WELLINGTON (Reuters) – New Zealand said on Wednesday that it plans to regulate the conduct of financial institutions with new measures including a ban on target-based sales incentives, following a review by regulators.
The government measures also include a new conduct licensing system for banks, insurers and non-bank deposit takers, and a requirement that these entities meet specified standards of customer treatment.
The measures also give the Financial Markets Authority (FMA) the power to direct institutions to change behaviour, improve their systems, and suspend or vary the conditions of a licence, the government said in a statement.
Financial institutions will face strong financial penalties for breaching their obligations, it added, although no further details were provided on the penalties.
“Incentives such as overseas trips or bonuses for selling a certain amount of insurance policies can lead to sales staff pressuring customers into buying unsuitable products, like policies they can never claim on,” said Commerce and Consumer Affairs Minister Kris Faafoi.

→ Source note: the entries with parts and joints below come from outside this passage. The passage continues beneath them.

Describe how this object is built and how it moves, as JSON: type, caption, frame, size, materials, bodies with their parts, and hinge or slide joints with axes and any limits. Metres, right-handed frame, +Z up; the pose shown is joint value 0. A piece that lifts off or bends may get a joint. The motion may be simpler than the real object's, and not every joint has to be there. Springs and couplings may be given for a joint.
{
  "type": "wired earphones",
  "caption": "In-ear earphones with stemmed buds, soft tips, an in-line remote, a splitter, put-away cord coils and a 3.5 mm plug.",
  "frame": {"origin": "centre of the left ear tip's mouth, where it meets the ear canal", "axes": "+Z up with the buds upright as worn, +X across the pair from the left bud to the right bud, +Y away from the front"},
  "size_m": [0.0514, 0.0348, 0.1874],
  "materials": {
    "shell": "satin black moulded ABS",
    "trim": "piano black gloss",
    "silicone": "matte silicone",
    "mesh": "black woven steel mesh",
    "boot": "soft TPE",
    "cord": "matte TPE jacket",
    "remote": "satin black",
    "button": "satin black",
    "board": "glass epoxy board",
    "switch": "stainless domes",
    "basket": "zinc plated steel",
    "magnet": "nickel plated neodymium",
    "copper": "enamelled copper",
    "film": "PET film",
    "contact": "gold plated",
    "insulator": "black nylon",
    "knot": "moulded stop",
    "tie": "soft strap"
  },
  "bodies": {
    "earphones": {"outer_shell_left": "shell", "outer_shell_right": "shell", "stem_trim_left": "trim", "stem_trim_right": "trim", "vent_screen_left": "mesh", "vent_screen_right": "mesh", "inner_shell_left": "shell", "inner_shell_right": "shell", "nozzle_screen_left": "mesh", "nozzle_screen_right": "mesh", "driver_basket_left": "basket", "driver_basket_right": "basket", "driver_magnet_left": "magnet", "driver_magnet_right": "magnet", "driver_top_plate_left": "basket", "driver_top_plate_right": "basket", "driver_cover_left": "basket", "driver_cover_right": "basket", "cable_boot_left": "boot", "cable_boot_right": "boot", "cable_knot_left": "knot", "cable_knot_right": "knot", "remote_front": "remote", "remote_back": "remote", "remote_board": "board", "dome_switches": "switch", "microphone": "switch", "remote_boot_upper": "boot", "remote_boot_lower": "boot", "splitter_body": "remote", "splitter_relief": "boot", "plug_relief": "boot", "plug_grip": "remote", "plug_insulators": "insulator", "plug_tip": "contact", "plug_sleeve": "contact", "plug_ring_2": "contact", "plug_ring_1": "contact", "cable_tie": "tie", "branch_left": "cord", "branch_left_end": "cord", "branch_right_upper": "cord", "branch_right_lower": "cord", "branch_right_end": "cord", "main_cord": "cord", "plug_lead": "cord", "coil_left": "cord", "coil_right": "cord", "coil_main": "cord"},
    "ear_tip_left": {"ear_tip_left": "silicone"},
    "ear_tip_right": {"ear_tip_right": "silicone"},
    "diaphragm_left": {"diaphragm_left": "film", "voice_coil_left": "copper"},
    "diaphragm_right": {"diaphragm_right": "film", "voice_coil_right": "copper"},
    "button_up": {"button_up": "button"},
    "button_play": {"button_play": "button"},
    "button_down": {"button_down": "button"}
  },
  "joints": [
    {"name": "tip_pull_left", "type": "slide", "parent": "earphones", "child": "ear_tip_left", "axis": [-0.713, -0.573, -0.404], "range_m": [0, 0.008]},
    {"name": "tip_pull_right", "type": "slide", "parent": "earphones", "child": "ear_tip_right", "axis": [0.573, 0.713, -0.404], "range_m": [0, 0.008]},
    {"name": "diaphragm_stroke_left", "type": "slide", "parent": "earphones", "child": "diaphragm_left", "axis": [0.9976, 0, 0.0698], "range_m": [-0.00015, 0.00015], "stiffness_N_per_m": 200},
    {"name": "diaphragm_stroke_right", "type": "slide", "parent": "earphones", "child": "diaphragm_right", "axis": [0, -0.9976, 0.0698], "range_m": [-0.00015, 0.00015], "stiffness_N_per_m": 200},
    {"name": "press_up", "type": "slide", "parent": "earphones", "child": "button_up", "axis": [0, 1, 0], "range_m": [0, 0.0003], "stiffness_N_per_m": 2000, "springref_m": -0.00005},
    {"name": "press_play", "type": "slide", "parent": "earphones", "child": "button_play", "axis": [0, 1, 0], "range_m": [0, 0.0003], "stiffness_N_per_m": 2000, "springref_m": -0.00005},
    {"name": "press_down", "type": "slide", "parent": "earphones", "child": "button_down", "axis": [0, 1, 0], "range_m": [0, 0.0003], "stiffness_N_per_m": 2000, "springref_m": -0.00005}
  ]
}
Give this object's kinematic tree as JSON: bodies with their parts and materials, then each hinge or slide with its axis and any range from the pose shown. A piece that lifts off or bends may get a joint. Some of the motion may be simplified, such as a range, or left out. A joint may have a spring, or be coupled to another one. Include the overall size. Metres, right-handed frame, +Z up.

Faafoi said the government will soon introduce the new legislation to parliament soon.
New Zealand’s financial sector has been in the spotlight in the past year, as a Royal Commission inquiry in neighbouring Australia made a series of revelations of wrongdoing by major financial institutions, many of them parent companies of New Zealand’s largest banks.
The Reserve Bank of New Zealand alongside the FMA had reviewed New Zealand’s bank culture and conduct and not found the problems seen in Australia, but said there were weaknesses in banks’ risk management and that tighter regulation was needed.
The regulators also said last week that they were disappointed by life insurers’ response to a conduct and culture review.